In September 2012, Varga made his way to Edmonton, where he had lived in his youth, after his family emigrated from Hungary in the late 1960s. Rather than finding a fresh start, Varga learned that legally he was considered dead.

What had happened was that several weeks after he disappeared in 2006, Carmen Varga filed a missing persons report. Five years after that, she went to a Florida court and had her husband legally declared deceased.

Under Florida law, that is perfectly legal if the court is satisfied that the person in question has been missing for five years and the absence can't be explained "after diligent search and inquiry."

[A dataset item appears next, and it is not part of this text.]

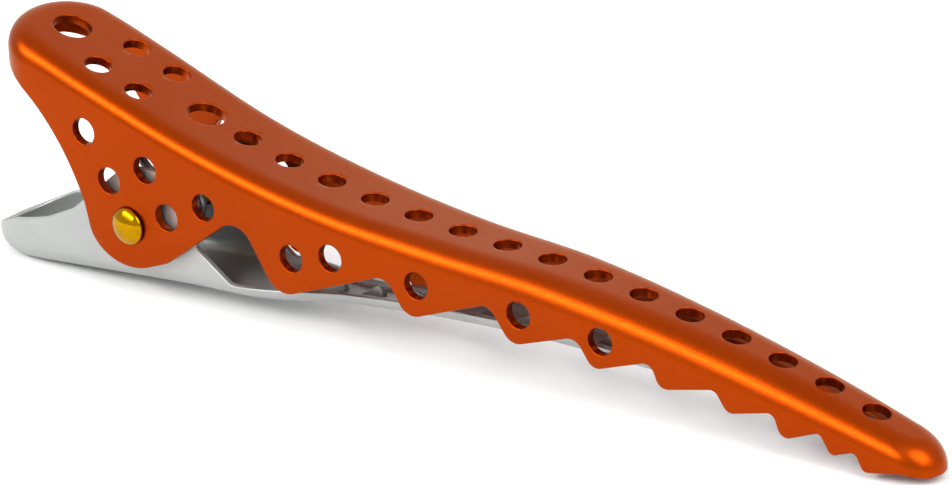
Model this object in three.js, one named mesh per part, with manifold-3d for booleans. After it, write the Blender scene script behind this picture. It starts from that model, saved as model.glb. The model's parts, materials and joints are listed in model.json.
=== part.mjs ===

Once she had a death certificate, Carmen Varga received survivor's benefits from her husband's Canada Pension Plan. She also tried to claim a half a million dollar life insurance policy from Manulife Financial, which was never approved.

Most notably, the death certificate allowed the Hillsborough County Sheriff's department to quash the warrant for Alex Varga's arrest.

So when Varga arrived in Canada, he was a free man. But he was furious, telling Alberta authorities, as well as the man in charge of professional standards at the Hillsborough County Sheriff's office, that he believed his wife had perpetrated a fraud by taking control of their home and two other properties in Florida.

"I still couldn't believe that she might have been thinking to get her hands on properties and everything I owned down in the states. Because they scare me with this charge and they thought I would never surface," Varga told CBC.

Back from the dead

Carmen Varga was adamant she didn't know her husband was alive. She did not respond to several requests from CBC News for an interview.

The Hillsborough County Sheriff's Office told CBC News they looked into the allegations but found no proof their deputy sheriff had broken the law. A Florida court overturned the death ruling after Alex Varga came forward.

With word that Varga was alive, the warrants for his arrest were briefly reactivated. But in June of this year, the Tampa state attorney's office decided to drop all charges, arguing that with Keith Pryor dead and no weapon or other witnesses available, it was too difficult to make the case.

It is unlikely the case will ever be reopened.

Alex Varga didn't want to talk about the shooting. In an interview with CBC News, he said he understands that the Pryor family has suffered, but he doesn't take responsibility for that.

"I think Keith Pryor, he did his utmost to earn what happened to him," Varga said.

When asked to clarify whether he was saying that Pryor deserved to be shot, Varga said, "I'm not saying he deserved anything.”

Varga explained further: “None of this would have happened… But he just simply took me for my money and he had no intention whatsoever right from the get-go to do a nice job like we shook hands on."

Several days after CBC interviewed him in Edmonton, Varga called to say that he was withdrawing his comments and that he didn't want the interview to air.